#### DATA SHOWN
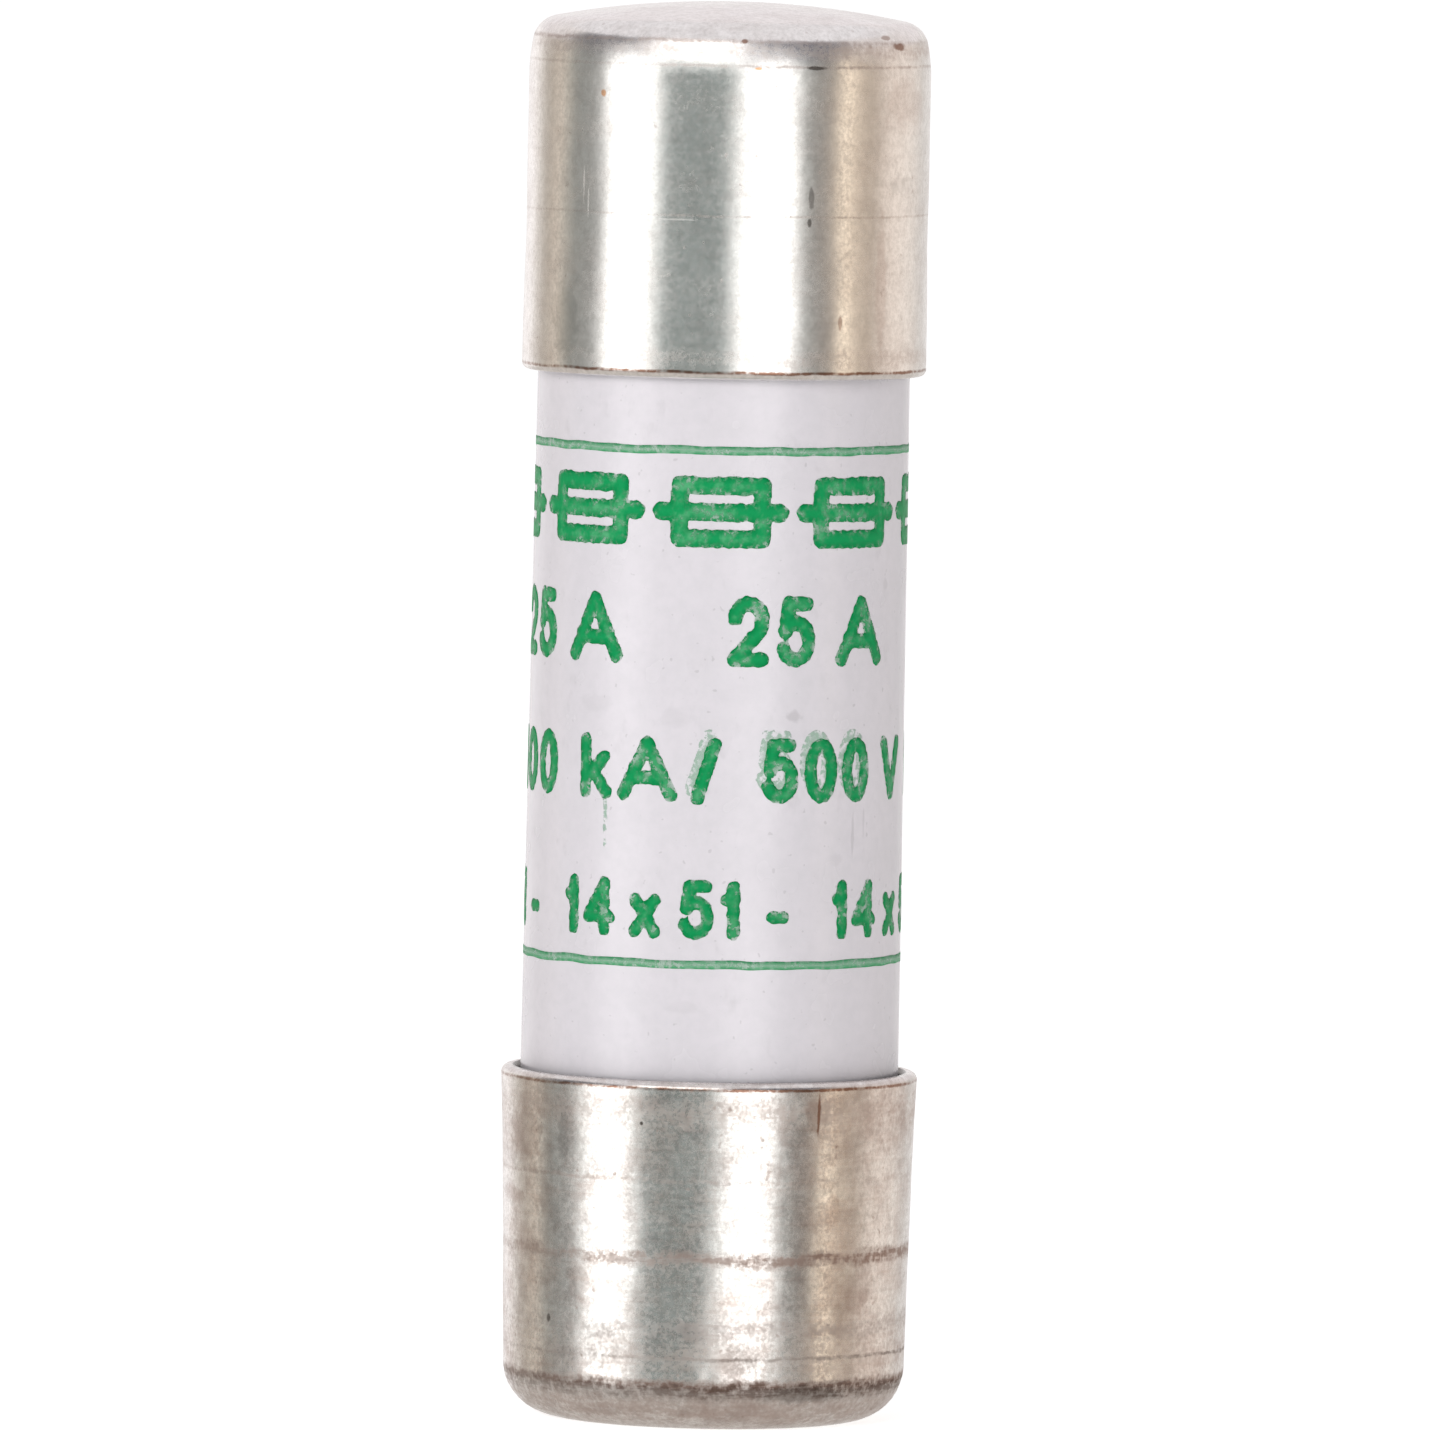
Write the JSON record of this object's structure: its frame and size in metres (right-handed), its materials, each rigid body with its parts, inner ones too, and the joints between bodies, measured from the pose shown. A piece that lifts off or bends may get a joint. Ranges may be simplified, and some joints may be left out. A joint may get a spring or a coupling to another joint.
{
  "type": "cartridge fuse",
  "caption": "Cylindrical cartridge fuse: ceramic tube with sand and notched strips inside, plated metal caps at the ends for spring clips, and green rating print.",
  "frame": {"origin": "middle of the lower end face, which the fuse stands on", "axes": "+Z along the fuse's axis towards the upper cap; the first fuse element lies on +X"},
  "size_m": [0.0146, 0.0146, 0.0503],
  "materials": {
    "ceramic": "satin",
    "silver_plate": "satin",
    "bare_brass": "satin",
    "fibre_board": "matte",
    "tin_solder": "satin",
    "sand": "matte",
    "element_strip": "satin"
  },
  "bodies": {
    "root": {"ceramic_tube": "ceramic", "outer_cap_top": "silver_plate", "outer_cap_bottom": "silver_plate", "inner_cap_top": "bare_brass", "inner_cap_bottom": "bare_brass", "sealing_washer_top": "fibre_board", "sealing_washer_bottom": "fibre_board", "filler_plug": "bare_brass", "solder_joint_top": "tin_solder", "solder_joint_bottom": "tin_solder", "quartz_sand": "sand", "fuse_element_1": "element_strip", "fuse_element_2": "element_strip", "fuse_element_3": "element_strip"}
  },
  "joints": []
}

#### TASK DIRECTIONS
Write out each line of the data above again, exactly as given.

#### RESPONSE BELOW
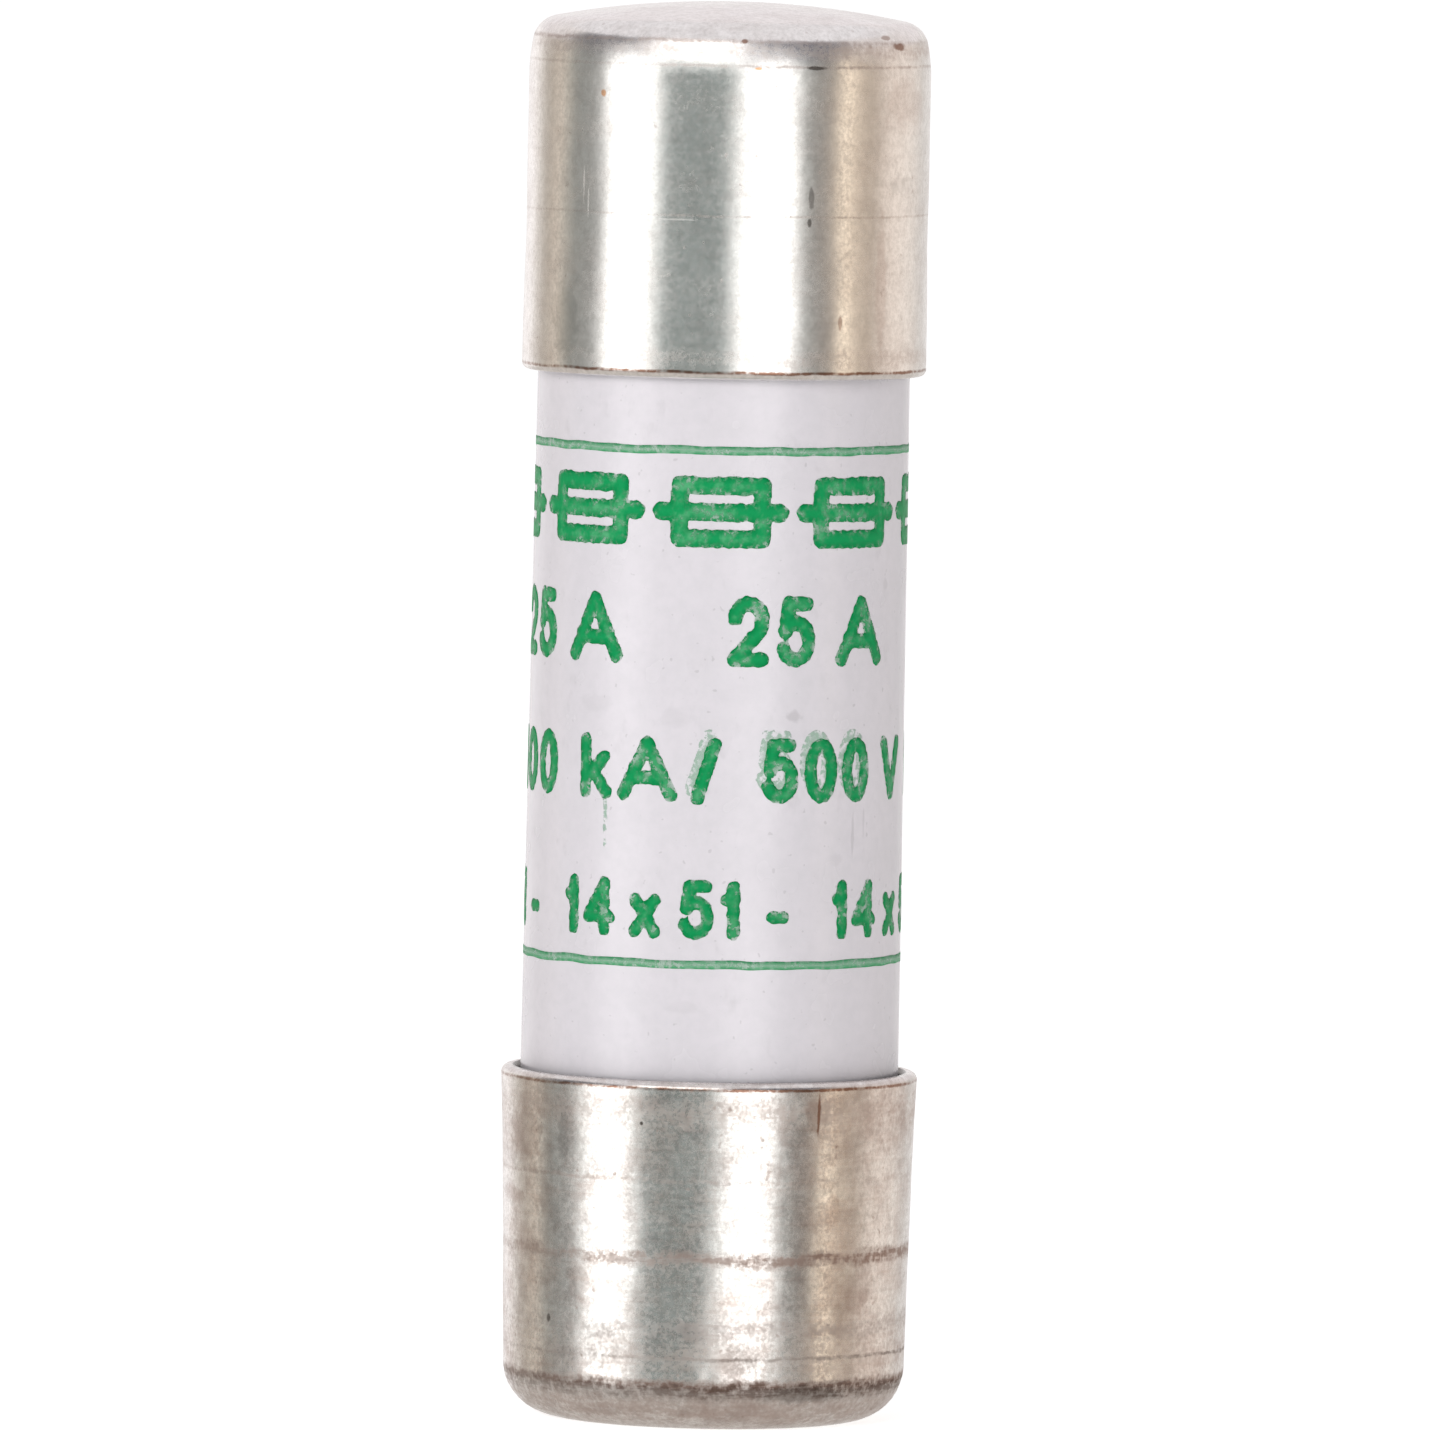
Write the JSON record of this object's structure: its frame and size in metres (right-handed), its materials, each rigid body with its parts, inner ones too, and the joints between bodies, measured from the pose shown. A piece that lifts off or bends may get a joint. Ranges may be simplified, and some joints may be left out. A joint may get a spring or a coupling to another joint.
{
  "type": "cartridge fuse",
  "caption": "Cylindrical cartridge fuse: ceramic tube with sand and notched strips inside, plated metal caps at the ends for spring clips, and green rating print.",
  "frame": {"origin": "middle of the lower end face, which the fuse stands on", "axes": "+Z along the fuse's axis towards the upper cap; the first fuse element lies on +X"},
  "size_m": [0.0146, 0.0146, 0.0503],
  "materials": {
    "ceramic": "satin",
    "silver_plate": "satin",
    "bare_brass": "satin",
    "fibre_board": "matte",
    "tin_solder": "satin",
    "sand": "matte",
    "element_strip": "satin"
  },
  "bodies": {
    "root": {"ceramic_tube": "ceramic", "outer_cap_top": "silver_plate", "outer_cap_bottom": "silver_plate", "inner_cap_top": "bare_brass", "inner_cap_bottom": "bare_brass", "sealing_washer_top": "fibre_board", "sealing_washer_bottom": "fibre_board", "filler_plug": "bare_brass", "solder_joint_top": "tin_solder", "solder_joint_bottom": "tin_solder", "quartz_sand": "sand", "fuse_element_1": "element_strip", "fuse_element_2": "element_strip", "fuse_element_3": "element_strip"}
  },
  "joints": []
}